--- start Given material ---

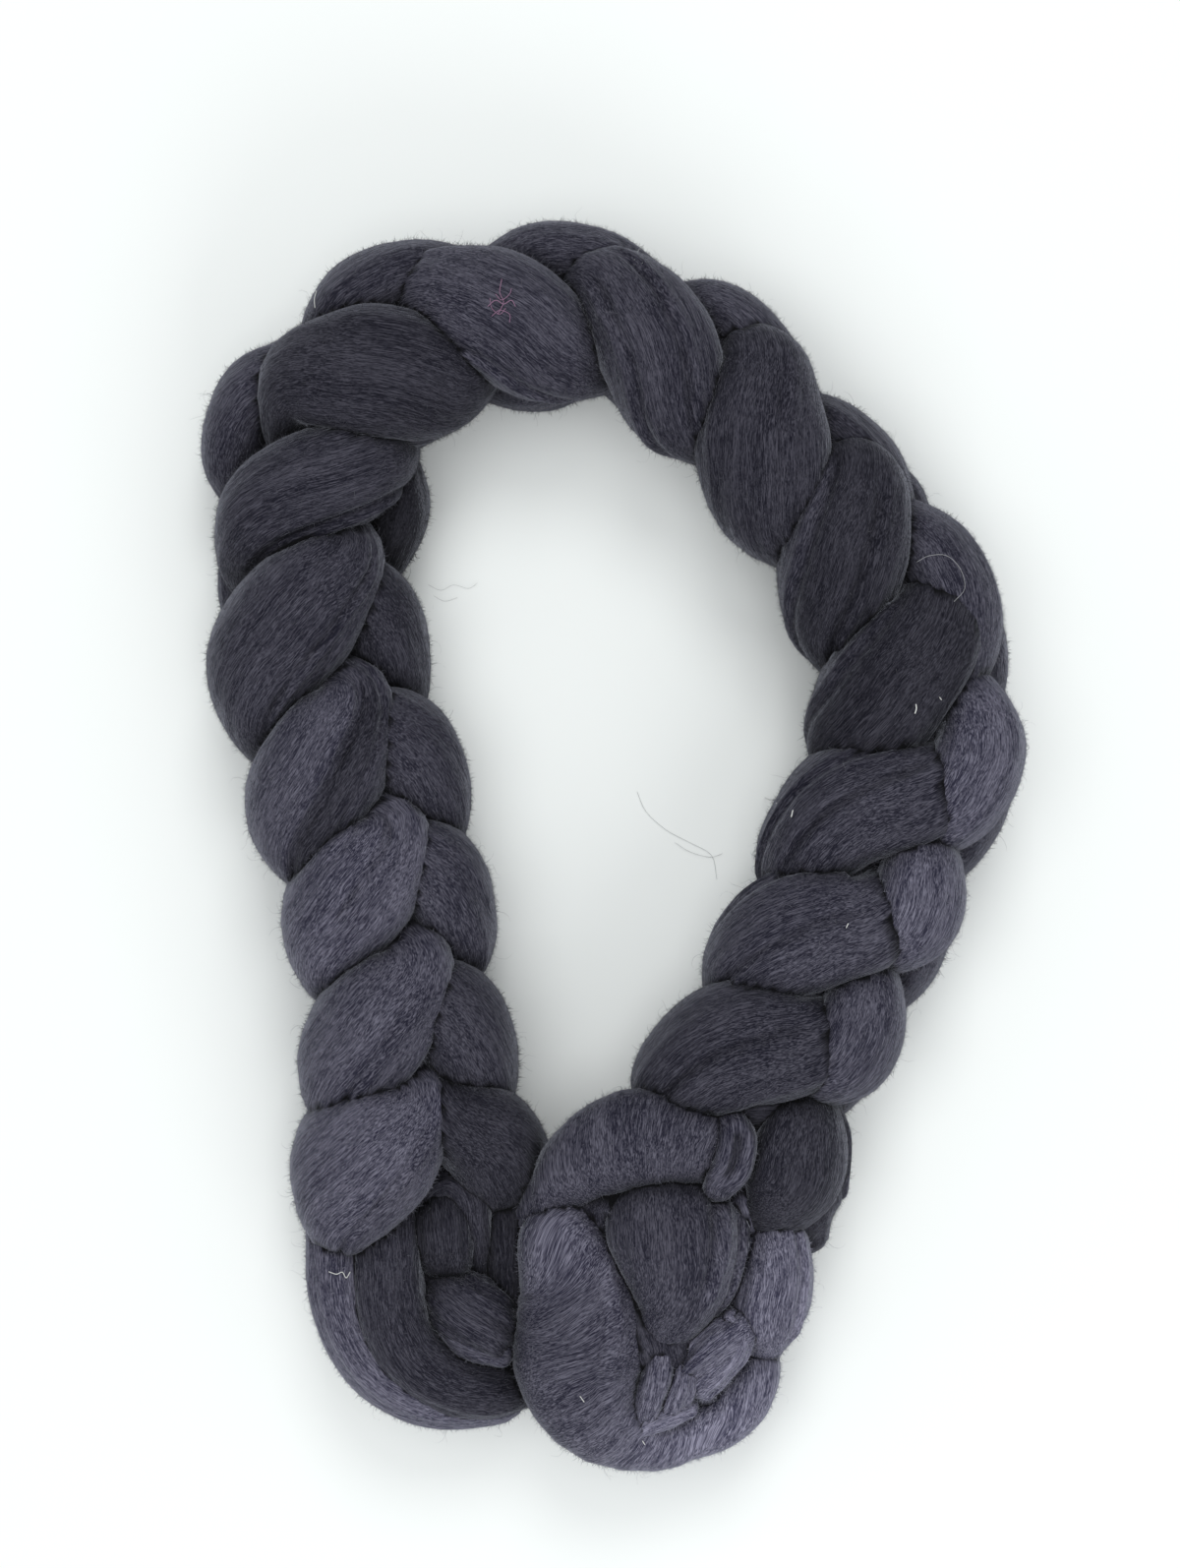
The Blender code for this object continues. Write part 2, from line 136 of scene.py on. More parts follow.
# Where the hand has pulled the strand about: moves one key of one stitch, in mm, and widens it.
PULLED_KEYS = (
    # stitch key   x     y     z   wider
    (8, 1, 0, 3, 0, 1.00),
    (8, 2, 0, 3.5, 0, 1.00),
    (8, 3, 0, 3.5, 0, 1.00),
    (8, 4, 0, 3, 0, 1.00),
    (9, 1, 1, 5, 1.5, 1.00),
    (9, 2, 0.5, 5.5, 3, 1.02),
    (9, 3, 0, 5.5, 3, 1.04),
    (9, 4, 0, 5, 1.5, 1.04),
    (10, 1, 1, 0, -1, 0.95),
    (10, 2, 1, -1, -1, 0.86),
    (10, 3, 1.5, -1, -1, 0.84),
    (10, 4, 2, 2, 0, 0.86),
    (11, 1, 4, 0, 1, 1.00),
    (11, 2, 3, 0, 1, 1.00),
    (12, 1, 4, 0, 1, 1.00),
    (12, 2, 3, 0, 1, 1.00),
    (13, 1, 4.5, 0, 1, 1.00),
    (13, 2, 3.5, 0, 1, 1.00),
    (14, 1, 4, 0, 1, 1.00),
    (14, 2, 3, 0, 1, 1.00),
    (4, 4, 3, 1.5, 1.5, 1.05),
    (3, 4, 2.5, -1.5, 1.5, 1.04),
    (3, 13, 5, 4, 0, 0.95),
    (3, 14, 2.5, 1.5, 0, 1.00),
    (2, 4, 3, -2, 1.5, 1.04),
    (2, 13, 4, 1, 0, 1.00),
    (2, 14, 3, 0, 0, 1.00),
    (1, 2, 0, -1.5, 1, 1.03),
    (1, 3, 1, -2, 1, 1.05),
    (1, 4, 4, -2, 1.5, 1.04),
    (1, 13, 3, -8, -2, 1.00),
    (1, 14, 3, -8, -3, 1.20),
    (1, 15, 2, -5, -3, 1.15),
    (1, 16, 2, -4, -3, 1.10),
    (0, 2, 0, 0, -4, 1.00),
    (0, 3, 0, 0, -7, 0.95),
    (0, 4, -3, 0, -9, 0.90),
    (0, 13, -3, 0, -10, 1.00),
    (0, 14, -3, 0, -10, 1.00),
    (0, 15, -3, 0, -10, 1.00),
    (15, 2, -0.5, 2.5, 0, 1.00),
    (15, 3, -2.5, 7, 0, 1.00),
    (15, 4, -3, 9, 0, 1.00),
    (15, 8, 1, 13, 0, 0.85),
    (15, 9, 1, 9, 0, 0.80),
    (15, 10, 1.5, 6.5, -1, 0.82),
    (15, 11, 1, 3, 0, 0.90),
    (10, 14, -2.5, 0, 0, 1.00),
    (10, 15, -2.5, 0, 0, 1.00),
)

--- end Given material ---

Restate the data above exactly, keeping each word as it stands.

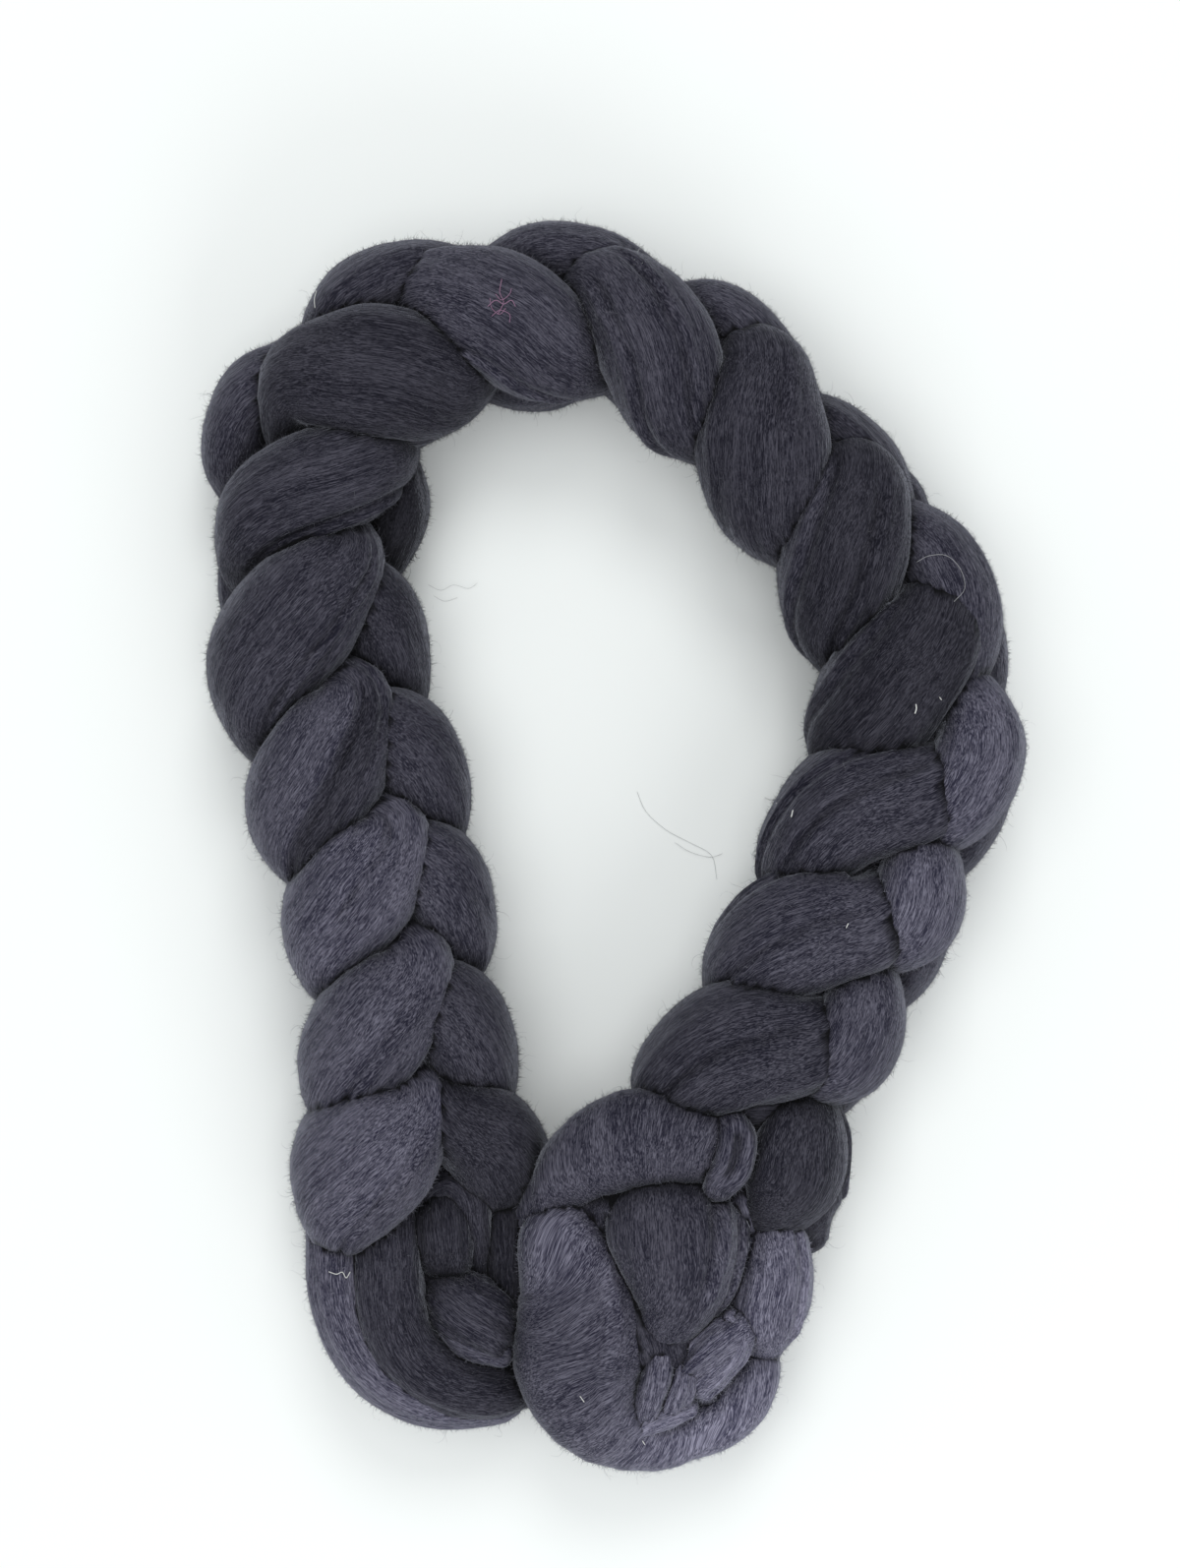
The Blender code for this object continues. Write part 2, from line 136 of scene.py on. More parts follow.
# Where the hand has pulled the strand about: moves one key of one stitch, in mm, and widens it.
PULLED_KEYS = (
    # stitch key   x     y     z   wider
    (8, 1, 0, 3, 0, 1.00),
    (8, 2, 0, 3.5, 0, 1.00),
    (8, 3, 0, 3.5, 0, 1.00),
    (8, 4, 0, 3, 0, 1.00),
    (9, 1, 1, 5, 1.5, 1.00),
    (9, 2, 0.5, 5.5, 3, 1.02),
    (9, 3, 0, 5.5, 3, 1.04),
    (9, 4, 0, 5, 1.5, 1.04),
    (10, 1, 1, 0, -1, 0.95),
    (10, 2, 1, -1, -1, 0.86),
    (10, 3, 1.5, -1, -1, 0.84),
    (10, 4, 2, 2, 0, 0.86),
    (11, 1, 4, 0, 1, 1.00),
    (11, 2, 3, 0, 1, 1.00),
    (12, 1, 4, 0, 1, 1.00),
    (12, 2, 3, 0, 1, 1.00),
    (13, 1, 4.5, 0, 1, 1.00),
    (13, 2, 3.5, 0, 1, 1.00),
    (14, 1, 4, 0, 1, 1.00),
    (14, 2, 3, 0, 1, 1.00),
    (4, 4, 3, 1.5, 1.5, 1.05),
    (3, 4, 2.5, -1.5, 1.5, 1.04),
    (3, 13, 5, 4, 0, 0.95),
    (3, 14, 2.5, 1.5, 0, 1.00),
    (2, 4, 3, -2, 1.5, 1.04),
    (2, 13, 4, 1, 0, 1.00),
    (2, 14, 3, 0, 0, 1.00),
    (1, 2, 0, -1.5, 1, 1.03),
    (1, 3, 1, -2, 1, 1.05),
    (1, 4, 4, -2, 1.5, 1.04),
    (1, 13, 3, -8, -2, 1.00),
    (1, 14, 3, -8, -3, 1.20),
    (1, 15, 2, -5, -3, 1.15),
    (1, 16, 2, -4, -3, 1.10),
    (0, 2, 0, 0, -4, 1.00),
    (0, 3, 0, 0, -7, 0.95),
    (0, 4, -3, 0, -9, 0.90),
    (0, 13, -3, 0, -10, 1.00),
    (0, 14, -3, 0, -10, 1.00),
    (0, 15, -3, 0, -10, 1.00),
    (15, 2, -0.5, 2.5, 0, 1.00),
    (15, 3, -2.5, 7, 0, 1.00),
    (15, 4, -3, 9, 0, 1.00),
    (15, 8, 1, 13, 0, 0.85),
    (15, 9, 1, 9, 0, 0.80),
    (15, 10, 1.5, 6.5, -1, 0.82),
    (15, 11, 1, 3, 0, 0.90),
    (10, 14, -2.5, 0, 0, 1.00),
    (10, 15, -2.5, 0, 0, 1.00),
)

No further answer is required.